Cave closes his Vienna lecture with a discussion of this song. It took four months to write – the same duration as the relationship it describes. The first verse was written during the first week where, as always, pain is present alongside pleasure, but the two lovers are still together. We read them as separate from the “world where everybody fucks everybody else over”, but of course it is not quite that simple, and the song goes on to describe the relationship’s end. Where we might initially have read the title as a matter of geography, we now understand it to be distance of the heart.
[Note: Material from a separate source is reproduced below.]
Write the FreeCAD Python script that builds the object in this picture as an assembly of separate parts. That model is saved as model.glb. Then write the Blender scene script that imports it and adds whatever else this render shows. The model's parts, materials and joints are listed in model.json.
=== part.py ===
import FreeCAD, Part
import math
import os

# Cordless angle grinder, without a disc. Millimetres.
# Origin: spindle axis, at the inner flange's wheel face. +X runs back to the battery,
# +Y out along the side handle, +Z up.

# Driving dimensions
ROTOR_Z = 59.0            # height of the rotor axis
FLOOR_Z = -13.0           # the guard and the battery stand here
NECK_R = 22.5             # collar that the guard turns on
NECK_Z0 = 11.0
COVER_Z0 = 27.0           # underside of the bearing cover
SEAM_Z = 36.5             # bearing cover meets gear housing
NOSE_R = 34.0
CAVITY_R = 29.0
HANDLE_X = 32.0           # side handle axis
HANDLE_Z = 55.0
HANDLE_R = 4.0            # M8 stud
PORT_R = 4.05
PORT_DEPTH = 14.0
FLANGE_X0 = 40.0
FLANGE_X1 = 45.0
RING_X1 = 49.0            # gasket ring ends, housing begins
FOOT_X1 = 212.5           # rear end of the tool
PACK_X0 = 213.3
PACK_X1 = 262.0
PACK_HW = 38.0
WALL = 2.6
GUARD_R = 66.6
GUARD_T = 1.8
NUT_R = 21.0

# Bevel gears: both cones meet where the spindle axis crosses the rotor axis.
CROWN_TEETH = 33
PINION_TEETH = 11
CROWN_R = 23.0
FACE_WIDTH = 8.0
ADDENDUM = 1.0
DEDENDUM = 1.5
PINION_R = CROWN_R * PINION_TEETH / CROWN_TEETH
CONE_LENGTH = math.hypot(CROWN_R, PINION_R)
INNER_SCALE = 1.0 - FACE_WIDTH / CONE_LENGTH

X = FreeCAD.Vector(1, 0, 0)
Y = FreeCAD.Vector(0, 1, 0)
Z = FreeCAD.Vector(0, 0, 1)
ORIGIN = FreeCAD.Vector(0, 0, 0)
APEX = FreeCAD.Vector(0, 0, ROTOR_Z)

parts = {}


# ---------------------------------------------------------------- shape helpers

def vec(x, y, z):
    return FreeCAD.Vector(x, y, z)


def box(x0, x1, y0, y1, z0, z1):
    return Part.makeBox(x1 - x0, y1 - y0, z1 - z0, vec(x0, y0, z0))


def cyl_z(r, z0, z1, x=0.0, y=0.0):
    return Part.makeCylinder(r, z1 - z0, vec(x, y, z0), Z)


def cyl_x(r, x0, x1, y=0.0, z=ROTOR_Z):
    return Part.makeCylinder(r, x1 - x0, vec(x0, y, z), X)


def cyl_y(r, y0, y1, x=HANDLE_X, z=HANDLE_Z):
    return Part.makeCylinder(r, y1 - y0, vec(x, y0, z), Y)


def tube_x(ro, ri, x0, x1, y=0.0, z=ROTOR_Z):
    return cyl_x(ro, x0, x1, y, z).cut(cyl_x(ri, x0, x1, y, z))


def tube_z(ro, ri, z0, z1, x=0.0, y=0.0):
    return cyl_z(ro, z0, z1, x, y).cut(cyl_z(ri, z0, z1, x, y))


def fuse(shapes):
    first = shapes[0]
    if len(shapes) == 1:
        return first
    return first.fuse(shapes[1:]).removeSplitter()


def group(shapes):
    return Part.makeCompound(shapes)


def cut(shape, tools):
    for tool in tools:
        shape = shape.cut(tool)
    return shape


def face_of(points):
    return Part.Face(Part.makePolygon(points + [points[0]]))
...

Cave suggests that the song had “its own agenda” – in other words it refused to let itself be finished until the traumatic moment, i.e. the breakup, had occurred.

 

Straight To You

The Bad Seeds’ greatest pop song, bar none. ‘Straight To You’ combined the accessibility of something like ‘Deanna’ with the kind of high stakes writing Cave excels at. And you can’t get a more intense backdrop than the end of the world. Here he paints the most incredible apocalyptic scene, full of crumbling towers, lost saints and thunderous skies. I’m sure we’ve all thought at one point or another what we would do if told we had but moments to live – Cave is compelled to spend his last moments on earth rushing to his lover. His big warm-hearted vocal hook and Harvey’s organ give the song a certain anthemic quality which further distinguishes it from the rest of the Bad Seeds catalogue. While they haven’t played this song live since 2009 – its original piss-take video might provide a clue as to the uneasy relationship they have with such a relatively straightforward pop song – it surely ranks as one of their finest moments.